Escalation and the Weaponization of Space: As these constellations become vital military infrastructure, they become high-value targets. This incentivizes the development of co-orbital anti-satellite weapons, ground-based lasers, and sophisticated cyber-attack tools. The line between protecting one's own assets and attacking another's will blur, raising the specter of conflict spilling uncontrollably into space.

🔭 The Future Battlespace: A Network of Networks

The end state is not a single "military Starlink" winner. Instead, we are moving towards a layered, multi-domain architecture. Future operations will likely involve a blend of:

  • Sovereign Core: A secure, hardened military constellation for critical command and sensitive operations.
  • Allied/Coalition Layer: Interoperable networks among partner nations (e.g., NATO allies sharing IRIS² or PWSA access).
  • Commercial Supplement: Leased bandwidth from trusted commercial operators for non-critical, high-volume data.
  • Legacy GEO Systems: Older, high-capacity geostationary satellites for backup and specific missions.

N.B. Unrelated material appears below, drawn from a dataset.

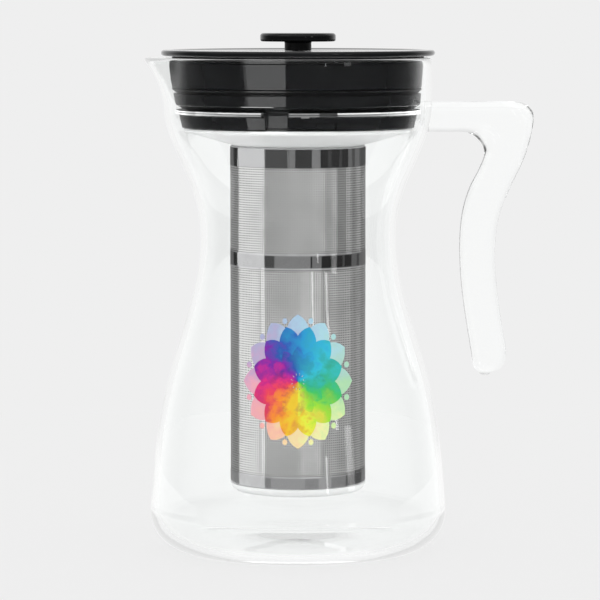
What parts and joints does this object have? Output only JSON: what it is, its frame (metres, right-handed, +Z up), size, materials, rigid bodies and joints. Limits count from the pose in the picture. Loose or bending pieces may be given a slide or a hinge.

The commander's advantage will come from seamlessly managing data flow across this heterogeneous "network of networks," all while defending each layer from disruption. The military that masters this complex, resilient architecture—and the AI to manage it—will hold a decisive edge in the conflicts of the late 2020s and beyond.

The scramble for a military Starlink is more than an arms race; it's a recognition that the central nervous system of future warfare will be built not on Earth, but in the silent vacuum of low-Earth orbit. The race to control that high ground is now fully underway.